YB. Sur le plan du droit l’ingérence récente est fragile et sa base juridique très faible. L’article 2 de la charte des Nations unies interdit à un État de s’ingérer dans les affaires d’un autre État, sauf légitime défense ou si un pays est une menace pour la stabilité mondiale. Le droit international strict ne bouge pas. L’intervention au Kosovo 1999 était illégale du point de vue du droit et l’ONU a dû la régulariser après coup. Beaucoup d’États restent hostiles au droit d’ingérence, beaucoup de pays en développement particulièrement, y compris les plus puissants : la Chine, l’Inde et le Brésil. Ils n’apprécient pas que les États occidentaux cherchent à intervenir en essayant de contourner le feu vert du conseil de sécurité.

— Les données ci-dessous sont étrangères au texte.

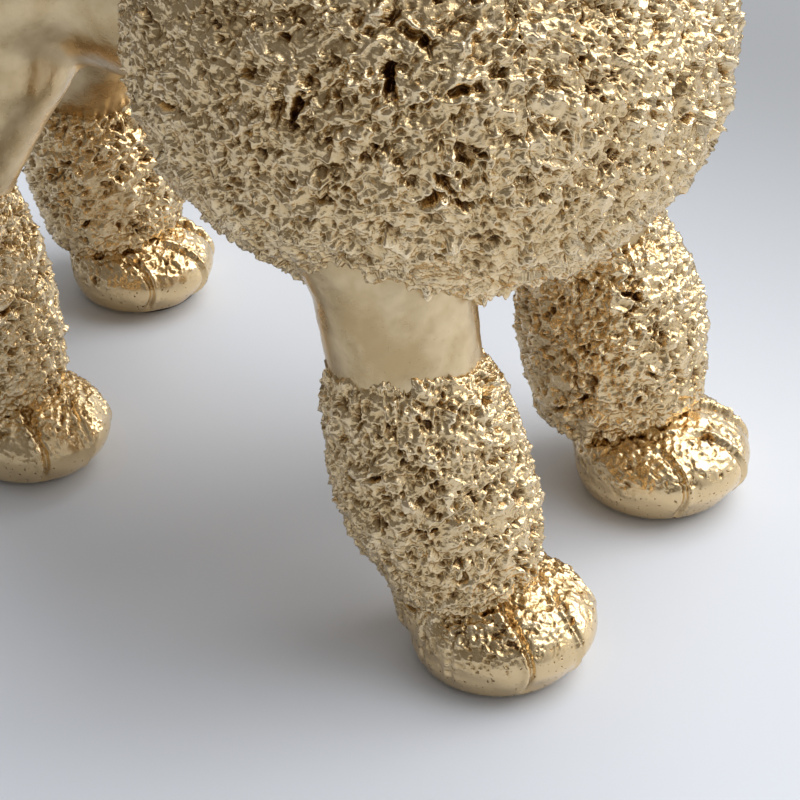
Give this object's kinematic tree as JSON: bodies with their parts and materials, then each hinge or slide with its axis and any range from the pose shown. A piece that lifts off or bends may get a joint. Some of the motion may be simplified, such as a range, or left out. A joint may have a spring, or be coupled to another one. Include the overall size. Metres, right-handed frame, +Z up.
{
  "type": "ceramic dog figurine",
  "caption": "Standing poodle figurine in gold-glazed ceramic with a crusted mane, leg bracelets, topknot and tail pompon, on felt pads.",
  "frame": {"origin": "on the table under the middle of the dog's length and width", "axes": "-Y the way the dog faces, -X its right side, +Z up"},
  "size_m": [0.148, 0.282, 0.309],
  "materials": {
    "gold_smooth": "satin champagne-gold metallic glaze on smooth slip castings",
    "gold_crust": "champagne-gold metallic glaze over a rough crusted clay coat, darker in its pits",
    "felt": "dark pressed felt"
  },
  "bodies": {
    "root": {"body_shell": "gold_smooth", "neck_tube": "gold_smooth", "head_shell": "gold_smooth", "nose": "gold_smooth", "right_eye": "gold_smooth", "left_eye": "gold_smooth", "right_ear": "gold_crust", "left_ear": "gold_crust", "topknot_coat": "gold_crust", "neck_ruff": "gold_crust", "mane_chest": "gold_crust", "mane_right_shoulder": "gold_crust", "mane_left_shoulder": "gold_crust", "mane_back": "gold_crust", "front_right_leg": "gold_smooth", "front_left_leg": "gold_smooth", "rear_right_leg": "gold_smooth", "rear_left_leg": "gold_smooth", "front_right_bracelet": "gold_crust", "front_left_bracelet": "gold_crust", "rear_right_bracelet": "gold_crust", "rear_left_bracelet": "gold_crust", "front_right_paw": "gold_smooth", "front_left_paw": "gold_smooth", "rear_right_paw": "gold_smooth", "rear_left_paw": "gold_smooth", "front_right_felt": "felt", "front_left_felt": "felt", "rear_right_felt": "felt", "rear_left_felt": "felt", "tail_stem": "gold_smooth", "tail_pompon": "gold_crust"}
  },
  "joints": []
}
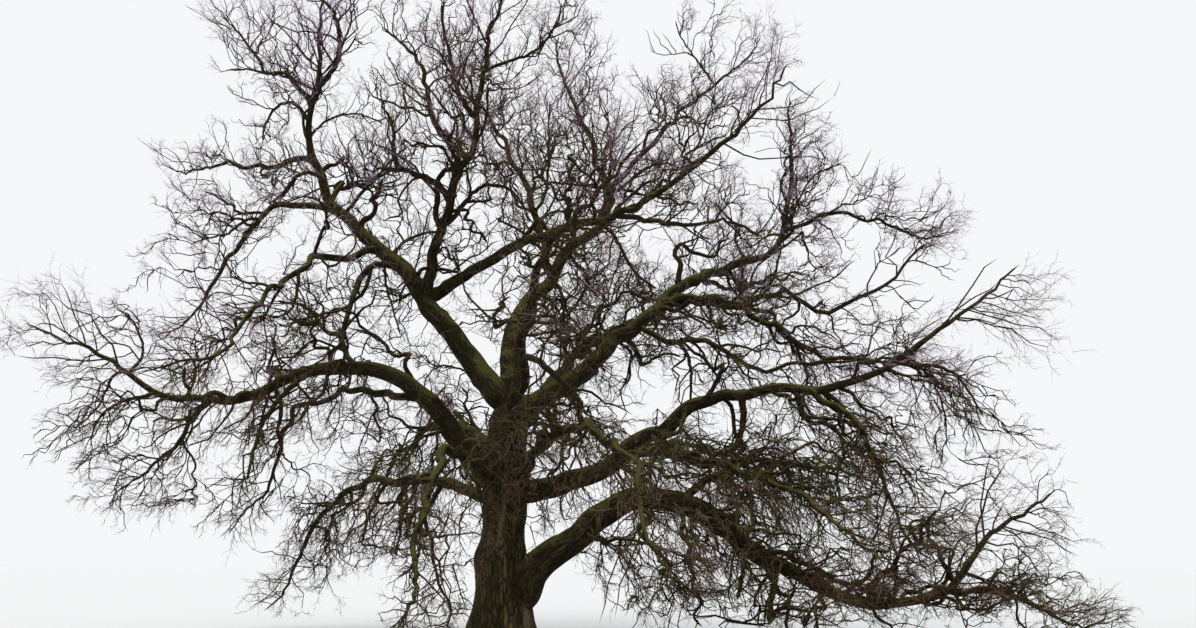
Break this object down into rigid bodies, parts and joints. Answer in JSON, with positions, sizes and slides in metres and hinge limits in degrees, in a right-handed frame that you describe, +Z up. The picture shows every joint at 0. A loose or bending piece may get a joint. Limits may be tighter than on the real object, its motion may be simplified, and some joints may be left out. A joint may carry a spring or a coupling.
{
  "type": "bare oak tree",
  "caption": "Leafless open-grown oak: a short stout trunk, wide crooked boughs that sweep low on the right, and fine twigs all round the crown.",
  "frame": {"origin": "middle of the flat cut under the trunk, at ground level", "axes": "+Z up, +X to the right in the front view, +Y away from the viewer"},
  "size_m": [20.9288, 18.674, 15.3703],
  "materials": {
    "bark": "deeply ridged grey-brown bark with olive moss on its upper sides",
    "twigs": "fine matt purple-grey and brown twigs, with no leaves",
    "lichen": "matt grey-green strands that hang from the boughs and twigs"
  },
  "bodies": {
    "root": {"trunk": "bark", "leader": "bark", "middle_bough": "bark", "cross_bough": "bark", "west_upper": "bark", "west_mid": "bark", "west_high": "bark", "crown_left": "bark", "leader_drop": "bark", "left_limb": "bark", "left_drop": "bark", "left_inner": "bark", "low_left": "bark", "front_drop": "bark", "centre_bough": "bark", "centre_right": "bark", "centre_left": "bark", "right_bough": "bark", "right_shoulder": "bark", "right_arm": "bark", "east_limb": "bark", "east_drop": "bark", "east_under": "bark", "low_limb": "bark", "low_limb_tip": "bark", "low_limb_up": "bark", "north_bough": "bark", "south_bough": "bark", "north_low": "bark", "south_low": "bark", "twigs_leader": "twigs", "twigs_middle_bough": "twigs", "twigs_cross_bough": "twigs", "twigs_west_upper": "twigs", "twigs_west_mid": "twigs", "twigs_west_high": "twigs", "twigs_crown_left": "twigs", "twigs_leader_drop": "twigs", "twigs_left_limb": "twigs", "twigs_left_drop": "twigs", "twigs_left_inner": "twigs", "twigs_low_left": "twigs", "twigs_front_drop": "twigs", "twigs_centre_bough": "twigs", "twigs_centre_right": "twigs", "twigs_centre_left": "twigs", "twigs_right_bough": "twigs", "twigs_right_shoulder": "twigs", "twigs_right_arm": "twigs", "twigs_east_limb": "twigs", "twigs_east_drop": "twigs", "twigs_east_under": "twigs", "twigs_low_limb": "twigs", "twigs_low_limb_tip": "twigs", "twigs_low_limb_up": "twigs", "twigs_north_bough": "twigs", "twigs_south_bough": "twigs", "twigs_north_low": "twigs", "twigs_south_low": "twigs"}
  },
  "joints": []
}
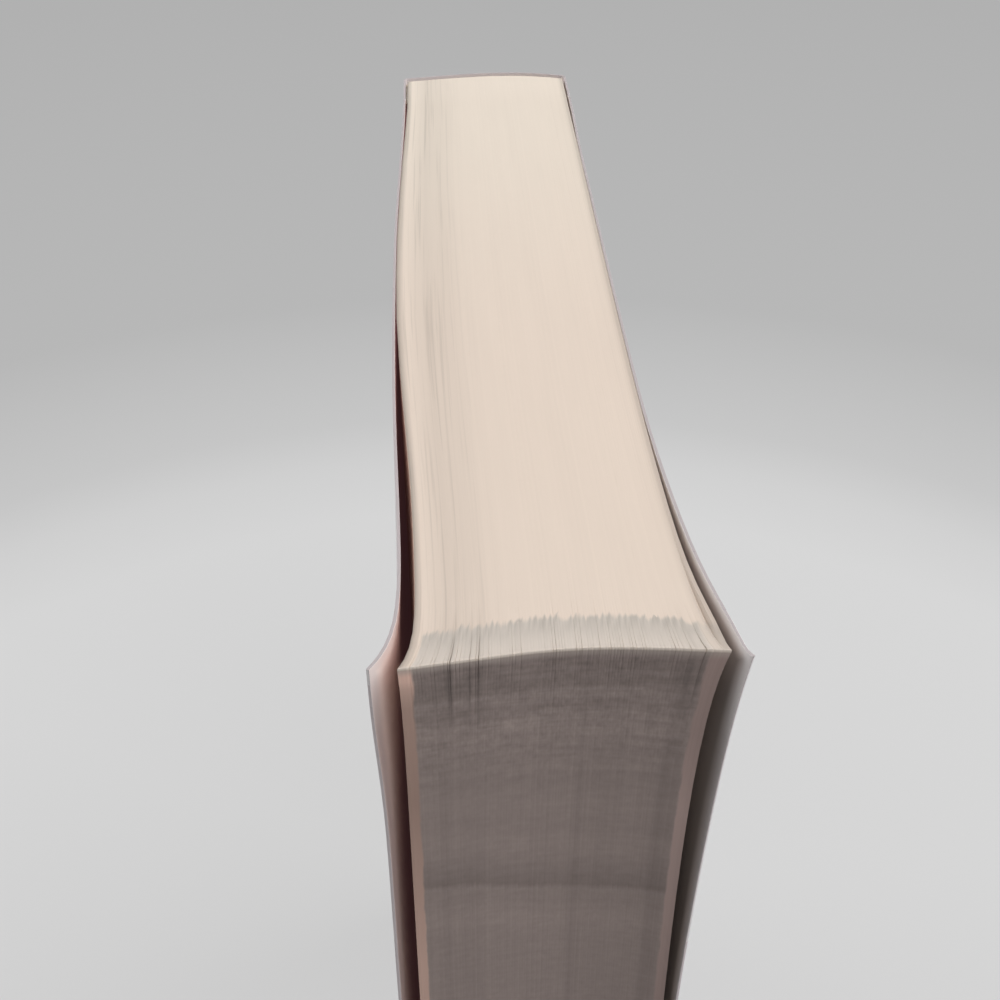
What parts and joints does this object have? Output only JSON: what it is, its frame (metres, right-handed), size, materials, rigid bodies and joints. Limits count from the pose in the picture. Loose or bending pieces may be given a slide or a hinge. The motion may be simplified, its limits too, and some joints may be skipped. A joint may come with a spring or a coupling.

Quelques réflexions sur la récente intervention française au Mali

APM. Il est sans doute trop tôt pour établir un bilan. Il est positif de constater que le gouvernement français n’a pas utilisé la rhétorique humanitaire pour justifier l’opération SERVAL. Il s’agissait de restaurer l’autorité de l’État sur tout son territoire. Il s’est agi d’une intervention bilatérale régularisée par l’ONU qui ne l’avait pas demandée, d’autant plus que l’ONU est très réticente à voir intervenir dans un pays en développement son ancien colonisateur. Il s’est agi d’une guerre asymétrique et la France a bien évidemment gagné la bataille, mais le vrai défi est maintenant de contrôler un espace vaste et peu peuplé, de gagner les coeurs et les esprits, donc de gagner la paix. La France se voit accusée d’occupation et de soutien au MNLA et à l’indépendance touarègue, dans la mesure où elle a interdit à l’armée malienne d’entrer dans Kidal, pour y éviter des massacres de populations civiles. Elle peut être accusée aussi de chercher à relancer un vieux projet de 1957 qui consistait à réunifier les régions où vivent les Touaregs afin de constituer un État tampon entre le Mali et l’Algérie. De toute manière la tâche est immense pour reconstruire un État dont le nord du Mali.